Ten languages and a million copies later, it's still going strong.

So what sort of a specialist is The Specialist?

He's the champion privvy builder of Sangamon County.

3217321

Here he is advising a customer on why not to site his facility at the end of a bendy path:

'Take your grandpappy - goin' out there is about the only recreation he gets. He'll go out some rainy night with his nighties flappin' round his legs, and like as not when you come out in the morning you'll find him prone in the mud, or maybe skidded off one of them curves and wound up in the corn crib.'

And excellent advice it is, too.

Word To Use Today: specialist. This word comes from the Old French especial, from the Latin speciālis, individual, special, from speciēs, appearance, from specere, to look.
 


Friday, 25 July 2014

Word To Use Today: sonsy.

Here's a word to cheer up some rather troubled times. It's used in Scotland, Ireland, and some Northern parts of England and it means all sorts of good things: comely, curvy, cheerful, good-natured and lucky.

As if this isn't comforting enough sonsie can also mean large, as in a helping of food, or hefty, as in a knock on the head...

...hm. That's possibly not quite so much fun. Not unless it happens to someone else, anyway.

And even that's not the end of sonsie.
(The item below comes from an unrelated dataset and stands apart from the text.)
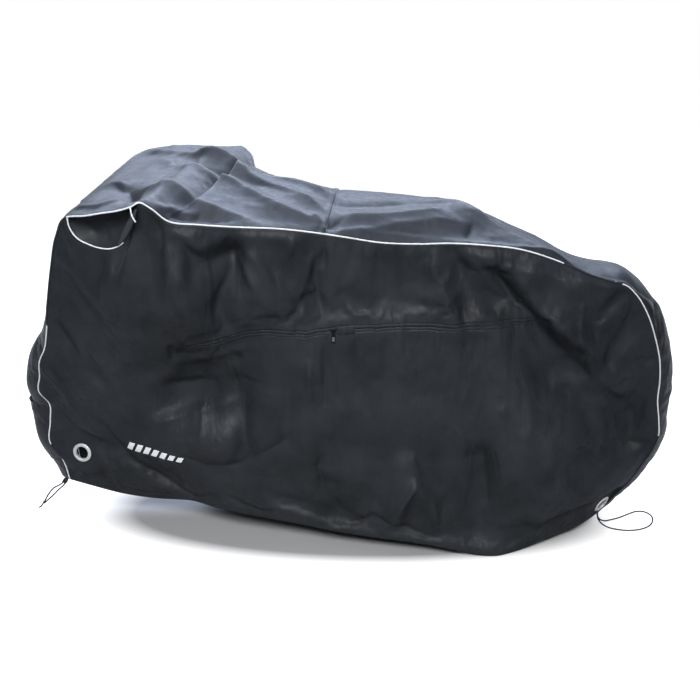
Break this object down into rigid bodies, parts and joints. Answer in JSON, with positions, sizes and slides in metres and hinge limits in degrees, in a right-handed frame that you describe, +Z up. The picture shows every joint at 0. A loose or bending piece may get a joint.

It can mean sensible (this can apply either to people, or to an easily-tamed breed of animal).

See what a wonderful word it is? Why, sonsie has over the years been used to mean pretty much anything admirable. Robert Burns even used it to describe a haggis, though what a haggis has to be cheerful about I cannot for the life of me imagine.

I'll leave you with a sonsie blessing: sonse fa ye. 

It means good luck.

Word To Use Today: sonsie or sonsy. This word comes from the Scots Gaelic sonas, which means good fortune.

Thursday, 24 July 2014

keen as mustard: a rant




Around the lid of our mustard jar is this legend:

REJECT IF CENTRE BUTTON CAN BE DEPRESSED

Now, call me soft-hearted if you like, but I think that's cruel.

Word To Use Today: reject. This word comes from the Latin rēicere, to throw back, from jacere, to hurl.